The recent weeks have shown that numbers of advisers dropping from the Australian Securities and Investments Commission (ASIC) Financial Advisers Register (FAR) have been driven by the accounting firms which offer limited advice support services and for which the financial advice is only a small part of their day-to-day work.
Given the Financial Adviser Standards and Ethics Authority’s (FASEA) requirements and the high costs were often the key reasons behind such a decision, the majority of the accounting firms who chose to take their planners off the register said it did not mean any intended cuts to their headcounts.
According to HFS Consulting’s director, Colin Williams, an interesting figure to watch would be the number of small accounting-based licensees which would remain in business post-FASEA exams.
“FASEA requirements are simply too onerous and costly for the return they get on the very limited advice they provide, so they are opting to give it away. My understanding is that they mostly operate on a restricted SMSF [self-managed super funds] licence or operate on a restricted basis under a licence” he said.
Money Management asked for a comment from Seamus Fennelly, director and compliance manager at SMSF Advisers Network, one of the biggest groups whose number of adviser roles fell by almost 50 only last week, and who confirmed that the main reason for the departure cited by his authorised representatives was the ASIC’s industry funding levy.
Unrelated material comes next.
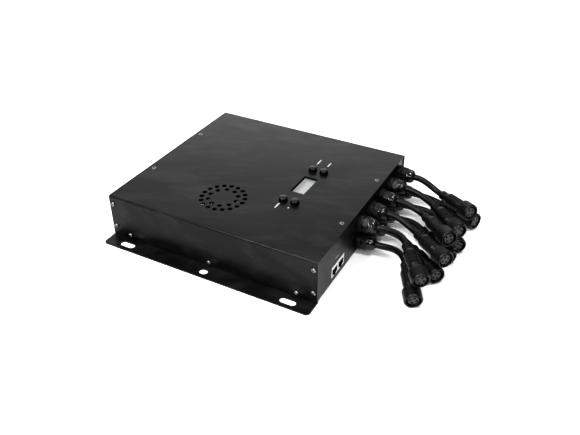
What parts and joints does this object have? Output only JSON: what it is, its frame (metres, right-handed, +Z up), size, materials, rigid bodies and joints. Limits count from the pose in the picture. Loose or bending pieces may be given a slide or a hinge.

“Our advisers, who provide a limited scope advice (after the removal of the accountants’ exemption on 1 July 2016), are charged the same amount as financial advisers who run a financial planning practice so it did not make economic sense for them to continue to be authorised,” Fennelly stressed.
“The forecasted levy for FY 2019/20, which ASIC released in late June 2020, was $1,571, but ASIC’s invoice (issued retrospective) was for the amount of $2,426 per authorised representative. The concerns raised during our discussions about the levy was how much it will be for FY 2020/2021 given the increase to the allocated budget and the reduction in adviser numbers across the industry.”
According to the data from HFS Consulting, the number of accounting groups with limited advice advisers did not take off until 2016 and there was a rush of appointments in the years between 2016 and 2018 as accountants took advantage of the ability to provide limited advice to SMSF clients only via limited licensees from 2016.
Currently, they make up around 1,800 of advisers, the data suggested.
Further to that, the HFS’ data on the known passes of the FASEA’s exams among the advisers at accounting – limited advice peer group proved that they were way behind the broader industry.
Williams said that the number of passes for the accounting – limited advice (operating with limited services mostly for SMSF clients) was also very low compared to the main peer groups but, at the same time, other accounting based firms – peer group ‘accounting – financial planning’ who operated under a more holistic advice licensee, had a much higher pass rate than other limited advice accountants. Their rates however were still below the traditional financial planning sector.
“The numbers provide opportunities for existing holistic advisers who intend to stay the course. It is unlikely that any of the advisers in the accounting – limited advice peer group will lose their job, they will simply focus on accounting as for most of them, this is the largest part of their current job role,” Williams said.
“However, there will be a need to service SMSF clients and that is where qualified advisers will gain additional opportunities. The losses at a licensee level will cause some pressure, with a significant downturn in the number of advisers and at the self-licensed level, many of these licensees will simply be wound up. Life for most will return to what it was pre-2016.”